─── Data to use ───

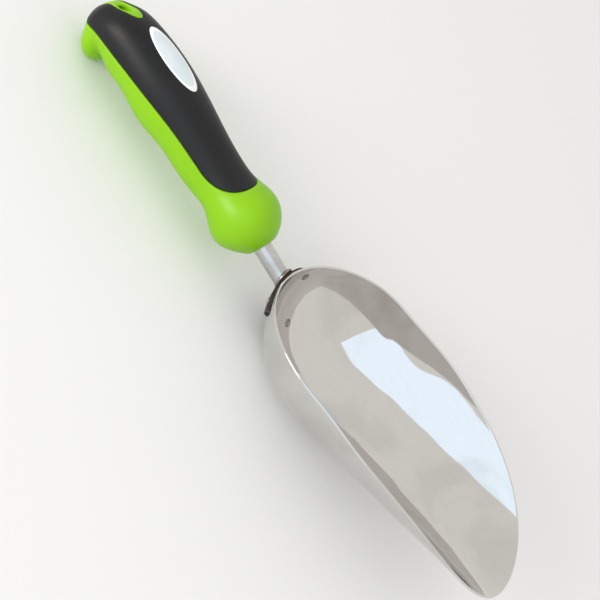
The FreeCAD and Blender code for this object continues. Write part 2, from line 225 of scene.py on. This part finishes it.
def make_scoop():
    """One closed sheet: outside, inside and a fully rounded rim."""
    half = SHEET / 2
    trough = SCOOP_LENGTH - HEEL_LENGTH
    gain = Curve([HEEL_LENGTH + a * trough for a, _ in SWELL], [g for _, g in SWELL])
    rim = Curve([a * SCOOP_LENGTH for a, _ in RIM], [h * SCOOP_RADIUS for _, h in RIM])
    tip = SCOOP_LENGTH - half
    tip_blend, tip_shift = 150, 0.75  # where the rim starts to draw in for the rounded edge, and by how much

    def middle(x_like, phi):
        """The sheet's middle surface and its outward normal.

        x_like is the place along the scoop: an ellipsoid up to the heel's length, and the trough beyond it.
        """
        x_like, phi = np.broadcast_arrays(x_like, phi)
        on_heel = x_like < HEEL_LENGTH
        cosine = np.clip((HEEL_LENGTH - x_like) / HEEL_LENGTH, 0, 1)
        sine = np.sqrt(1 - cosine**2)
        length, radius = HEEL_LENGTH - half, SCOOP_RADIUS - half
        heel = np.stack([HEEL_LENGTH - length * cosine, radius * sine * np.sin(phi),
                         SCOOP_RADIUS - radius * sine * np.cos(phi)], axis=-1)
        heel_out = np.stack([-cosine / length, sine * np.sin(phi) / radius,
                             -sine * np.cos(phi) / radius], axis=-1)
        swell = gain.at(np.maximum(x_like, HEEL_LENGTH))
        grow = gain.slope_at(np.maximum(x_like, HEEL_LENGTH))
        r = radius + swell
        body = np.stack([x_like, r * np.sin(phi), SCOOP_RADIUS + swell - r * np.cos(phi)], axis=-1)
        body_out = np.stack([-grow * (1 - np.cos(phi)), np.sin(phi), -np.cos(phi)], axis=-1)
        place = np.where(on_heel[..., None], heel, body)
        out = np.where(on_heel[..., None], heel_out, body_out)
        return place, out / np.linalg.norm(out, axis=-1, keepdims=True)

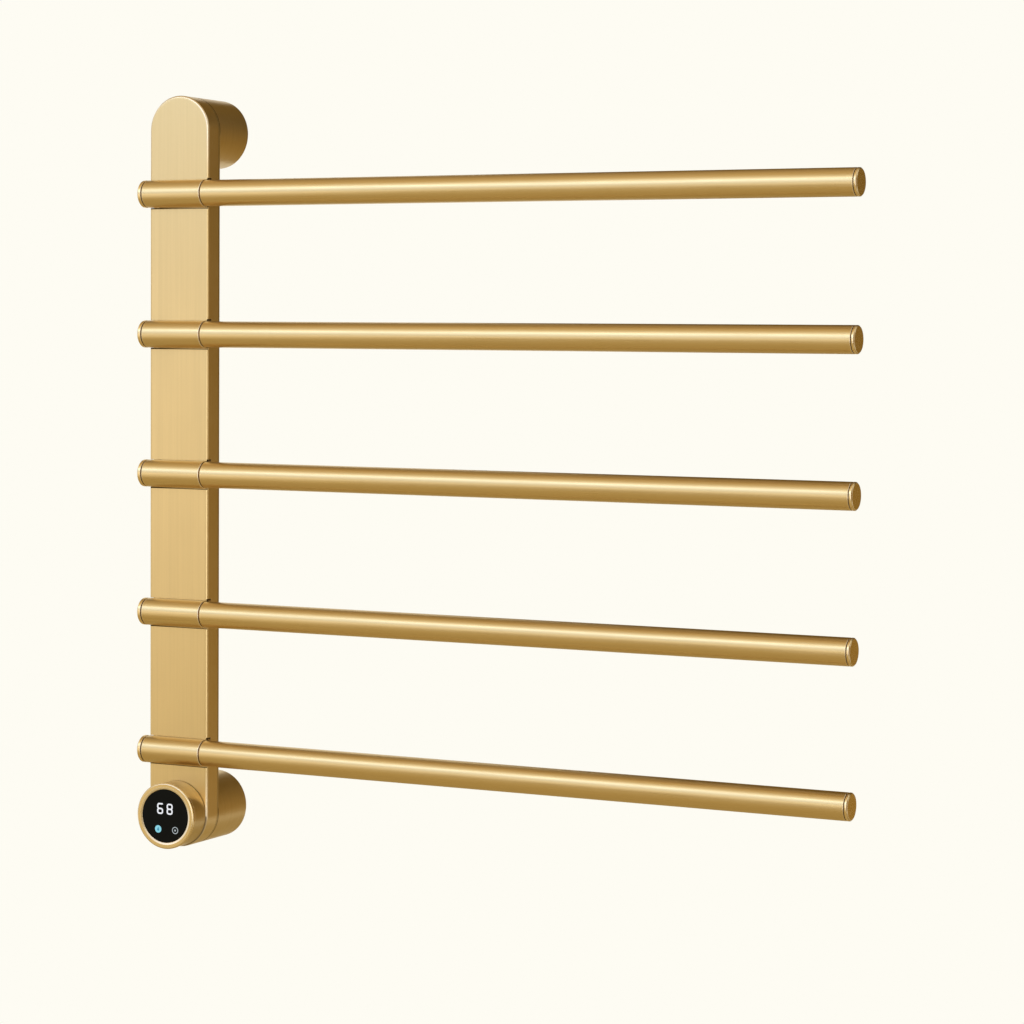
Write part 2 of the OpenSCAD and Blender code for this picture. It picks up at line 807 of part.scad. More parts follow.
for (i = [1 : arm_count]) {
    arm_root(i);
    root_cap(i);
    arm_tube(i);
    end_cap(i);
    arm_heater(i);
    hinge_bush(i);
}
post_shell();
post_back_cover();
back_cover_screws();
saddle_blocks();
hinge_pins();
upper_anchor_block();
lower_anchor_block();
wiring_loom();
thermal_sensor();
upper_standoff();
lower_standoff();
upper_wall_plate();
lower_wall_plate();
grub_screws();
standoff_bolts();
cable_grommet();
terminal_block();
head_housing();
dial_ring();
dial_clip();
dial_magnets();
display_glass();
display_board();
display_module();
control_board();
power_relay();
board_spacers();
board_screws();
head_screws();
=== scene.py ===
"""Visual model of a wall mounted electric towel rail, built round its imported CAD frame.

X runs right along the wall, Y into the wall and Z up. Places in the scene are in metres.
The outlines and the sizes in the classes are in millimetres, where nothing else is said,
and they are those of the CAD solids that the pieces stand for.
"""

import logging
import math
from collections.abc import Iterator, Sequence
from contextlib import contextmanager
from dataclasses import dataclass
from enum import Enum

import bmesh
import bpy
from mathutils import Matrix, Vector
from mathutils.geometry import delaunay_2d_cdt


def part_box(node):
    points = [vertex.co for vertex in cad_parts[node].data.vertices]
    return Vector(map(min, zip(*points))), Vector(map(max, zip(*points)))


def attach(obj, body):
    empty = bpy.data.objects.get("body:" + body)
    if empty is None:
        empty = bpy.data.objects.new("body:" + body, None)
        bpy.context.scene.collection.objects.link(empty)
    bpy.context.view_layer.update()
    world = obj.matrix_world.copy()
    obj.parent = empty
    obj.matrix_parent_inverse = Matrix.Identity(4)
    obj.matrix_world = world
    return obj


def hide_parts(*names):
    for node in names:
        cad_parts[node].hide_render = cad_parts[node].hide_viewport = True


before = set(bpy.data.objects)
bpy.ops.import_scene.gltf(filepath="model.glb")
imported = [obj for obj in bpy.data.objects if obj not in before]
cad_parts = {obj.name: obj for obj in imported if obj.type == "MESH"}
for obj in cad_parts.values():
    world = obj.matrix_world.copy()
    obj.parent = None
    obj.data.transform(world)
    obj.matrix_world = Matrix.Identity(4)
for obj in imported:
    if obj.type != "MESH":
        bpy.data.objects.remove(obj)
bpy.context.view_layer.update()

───

What you should do:
Starting with the line that contains "arm_root(i);", repeat each line exactly, and stop once the line that contains "points = [vertex.co" has been repeated.

Completed exercise:
    arm_root(i);
    root_cap(i);
    arm_tube(i);
    end_cap(i);
    arm_heater(i);
    hinge_bush(i);
}
post_shell();
post_back_cover();
back_cover_screws();
saddle_blocks();
hinge_pins();
upper_anchor_block();
lower_anchor_block();
wiring_loom();
thermal_sensor();
upper_standoff();
lower_standoff();
upper_wall_plate();
lower_wall_plate();
grub_screws();
standoff_bolts();
cable_grommet();
terminal_block();
head_housing();
dial_ring();
dial_clip();
dial_magnets();
display_glass();
display_board();
display_module();
control_board();
power_relay();
board_spacers();
board_screws();
head_screws();
=== scene.py ===
"""Visual model of a wall mounted electric towel rail, built round its imported CAD frame.

X runs right along the wall, Y into the wall and Z up. Places in the scene are in metres.
The outlines and the sizes in the classes are in millimetres, where nothing else is said,
and they are those of the CAD solids that the pieces stand for.
"""

import logging
import math
from collections.abc import Iterator, Sequence
from contextlib import contextmanager
from dataclasses import dataclass
from enum import Enum

import bmesh
import bpy
from mathutils import Matrix, Vector
from mathutils.geometry import delaunay_2d_cdt


def part_box(node):
    points = [vertex.co for vertex in cad_parts[node].data.vertices]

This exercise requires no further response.